The government’s policy is to accept all foreign nationals who wish to enroll in public elementary and junior high schools regardless of their Japanese level, according to Yasuhiro Obata, head of the ministry’s International Education Division.
But in reality, some are turned away because of their poor Japanese skills, and that judgment effectively lies in the hands of the boards of education, experts say.
To make matters more complicated, there is the issue of what to do with children 15 or older who move to Japan after completing compulsory education in their home countries.

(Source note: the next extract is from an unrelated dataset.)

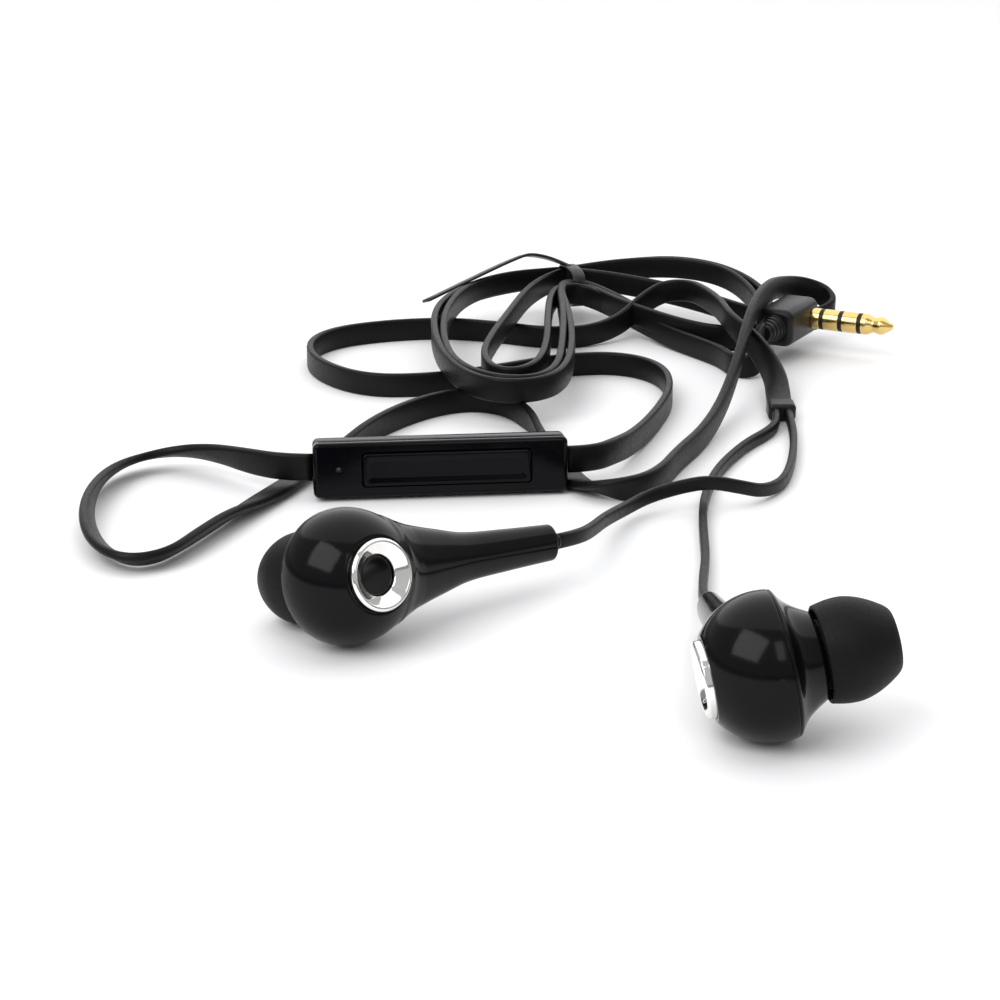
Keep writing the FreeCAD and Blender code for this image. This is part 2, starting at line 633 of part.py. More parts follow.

Those children have nowhere to go, Hazeki of Multicultural Center Tokyo said. The education ministry has no data on such teenagers.
In order to enter a Japanese secondary school, students must first pass a high school entrance exam. A high school degree is a must for anyone who wants to land a decent full time job, Hazeki said.
“Considering the rising number of children coming to Japan, the government should allocate more of the budget and secure more Japanese-language instructors,” Hazeki said. “If they become members of Japanese society without having decent Japanese language or academic skills, their occupational choices will be very limited.
“Those children with multicultural backgrounds have so much potential to contribute. I hope more people will realize that,” Hazeki said. “Yet, in reality, some don’t have the chance to realize such potential due to lack of support. It’s truly a sad thing.”